Listed records
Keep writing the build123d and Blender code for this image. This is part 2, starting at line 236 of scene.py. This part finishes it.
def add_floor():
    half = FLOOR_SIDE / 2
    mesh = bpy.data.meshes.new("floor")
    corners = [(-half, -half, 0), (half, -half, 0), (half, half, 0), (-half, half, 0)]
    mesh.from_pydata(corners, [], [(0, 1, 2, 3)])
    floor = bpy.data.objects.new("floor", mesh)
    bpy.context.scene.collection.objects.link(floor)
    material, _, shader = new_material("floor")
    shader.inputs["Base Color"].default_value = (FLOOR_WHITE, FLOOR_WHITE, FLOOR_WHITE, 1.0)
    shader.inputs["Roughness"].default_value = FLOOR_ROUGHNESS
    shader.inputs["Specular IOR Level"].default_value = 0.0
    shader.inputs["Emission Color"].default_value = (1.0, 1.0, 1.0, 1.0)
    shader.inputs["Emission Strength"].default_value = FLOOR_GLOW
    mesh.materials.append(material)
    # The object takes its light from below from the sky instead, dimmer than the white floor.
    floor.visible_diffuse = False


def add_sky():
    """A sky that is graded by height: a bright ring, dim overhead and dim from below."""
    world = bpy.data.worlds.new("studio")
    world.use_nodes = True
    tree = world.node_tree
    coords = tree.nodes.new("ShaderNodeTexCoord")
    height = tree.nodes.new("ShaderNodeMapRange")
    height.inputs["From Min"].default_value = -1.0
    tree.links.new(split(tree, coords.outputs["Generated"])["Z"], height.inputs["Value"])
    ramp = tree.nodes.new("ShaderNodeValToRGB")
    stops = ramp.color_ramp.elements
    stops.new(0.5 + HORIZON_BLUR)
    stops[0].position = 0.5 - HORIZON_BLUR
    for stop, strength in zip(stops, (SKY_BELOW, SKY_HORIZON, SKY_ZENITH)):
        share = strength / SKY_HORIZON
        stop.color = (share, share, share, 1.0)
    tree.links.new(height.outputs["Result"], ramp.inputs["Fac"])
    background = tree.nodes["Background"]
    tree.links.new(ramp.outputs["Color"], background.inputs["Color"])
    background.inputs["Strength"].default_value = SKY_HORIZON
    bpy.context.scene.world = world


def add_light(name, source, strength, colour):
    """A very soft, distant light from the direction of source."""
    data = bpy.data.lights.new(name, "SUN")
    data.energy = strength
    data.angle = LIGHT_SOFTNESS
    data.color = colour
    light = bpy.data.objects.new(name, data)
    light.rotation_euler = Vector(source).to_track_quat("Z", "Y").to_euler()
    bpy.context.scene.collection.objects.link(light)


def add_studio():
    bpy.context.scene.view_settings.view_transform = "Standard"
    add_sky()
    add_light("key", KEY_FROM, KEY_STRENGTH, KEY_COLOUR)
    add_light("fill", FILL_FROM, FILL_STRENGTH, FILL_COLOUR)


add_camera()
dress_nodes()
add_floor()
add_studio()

---

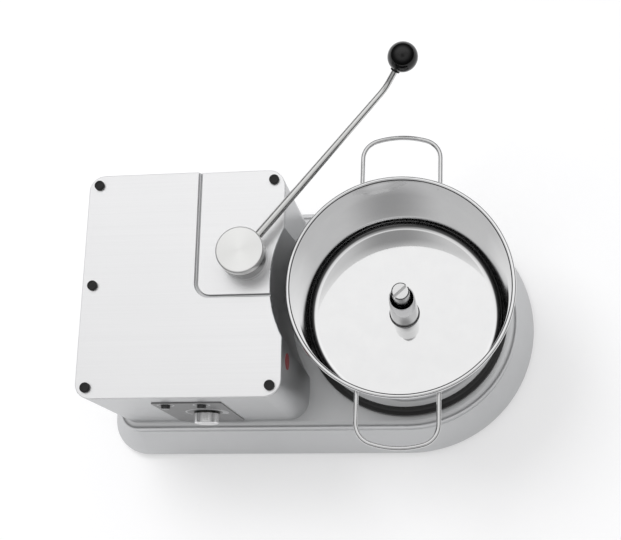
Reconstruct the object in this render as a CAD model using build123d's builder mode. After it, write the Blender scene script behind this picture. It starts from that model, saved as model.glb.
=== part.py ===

What you should do
All lines of the data above that include the word "part" must be shown.

Task output
Keep writing the build123d and Blender code for this image. This is part 2, starting at line 236 of scene.py. This part finishes it.
=== part.py ===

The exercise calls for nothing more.